I was asked by a journalist last week for statistics on trends in life expectancy of Australian men, and in particular, where Australia ranked in the world. So I pulled out our latest life expectancy estimates, published a couple of months ago, and took a look. I also looked at the same rankings from the UN life tables published in World Population Prospects 2012 (released in June 2013). The UN publishes life tables for 5-year periods, such as 2010-2015 (centred on2013), whereas we estimate annual life tables for individual years. The latest year we have released is 2012, but I took our one year projections for 2013 and ranked male life expectancy at birth and age 60 for years 1993 and 2013 to examine changes across two decades.
For life expectancy at birth, Australian men had maintained the same 5th rank in the world across the two decades, with life expectancy in 1993 of 75.2 years and in 2013 of 80.4. The leading countries in 1993 were Iceland, Japan and Sweden whereas by 2013 they had become Switzerland, Iceland and Singapore. Of course, the differences in life expectancy between these countries, measured in a few tenths of a year, are probably within the real uncertainty of these estimates, and not too much can be made of the individual ranking comparisons. For countries where it is older age mortality that is largely determining trends in life expectancy, issues around accuracy of age attribution in death certificates and in population estimates, and the various methods used to construct the final open-ended interval in the life table, mean that there is actually some uncertainty in estimates even for countries with good death registration and census data, and the estimates of difference UN agencies and academic groups may differ in the details.
The more important point to make is that the life expectancy at birth of Australian men has increased at just over 2.5 years per decade over the last two decades, or more dramatically, that is equivalent to a gain of just over 6 hours per day. This is almost identical to the frontier life expectancy trend identified by Oeppen and Vaupel (Science 2002), who plotted the highest observed life expectancy at national level over more than 200 years. The frontier trend is contributed by different countries over time, but it is essentially linear with a 2.5 years per decade slope.
What is happening to life expectancy at older ages for Australian men? After all, that is where the action is now. Australia has gone from 9th rank in 1993 (19.7 years) to first rank in 2013 (23.7), just ahead of Switzerland, Israel and Japan. Not that the differences between these three countries are statistically significant. I guess I can be inspired by the fact that I am an Australian (longest life expectancy in the world at age 60) and living in Switzlerland, currently longest life expectancy at birth in the world.

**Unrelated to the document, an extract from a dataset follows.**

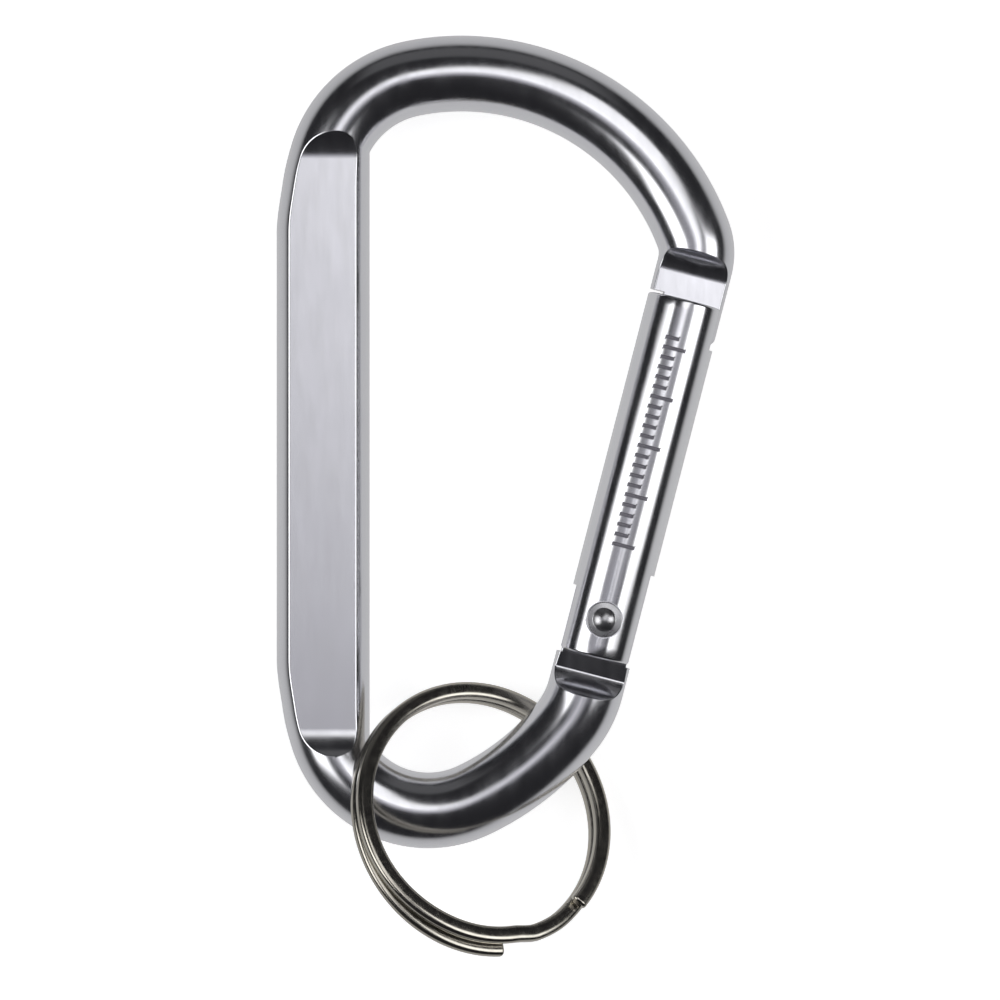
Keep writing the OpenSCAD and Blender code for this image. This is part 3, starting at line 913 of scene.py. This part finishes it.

These dramatic trends for Australia reflect substantial reductions in mortality rates for ages above 60, predominantly for heart disease and stroke, that started around mid-1970s (see graph below) and reflect reductions in smoking and improvements in blood pressure and cholesterol control as well as increasing effectiveness of early treatment for heart attacks and stroke.Of course all these statistics are calculated using cross-sectional mortality rates for each age group observed or projected for the year 2013, and the likely average life expectancies of age cohorts alive today will likely be longer because of continuing declines in mortality rates into the future. Perhaps when I have a moment, I’ll do some comparisons of countries using projected cohort rather than period life expectancies.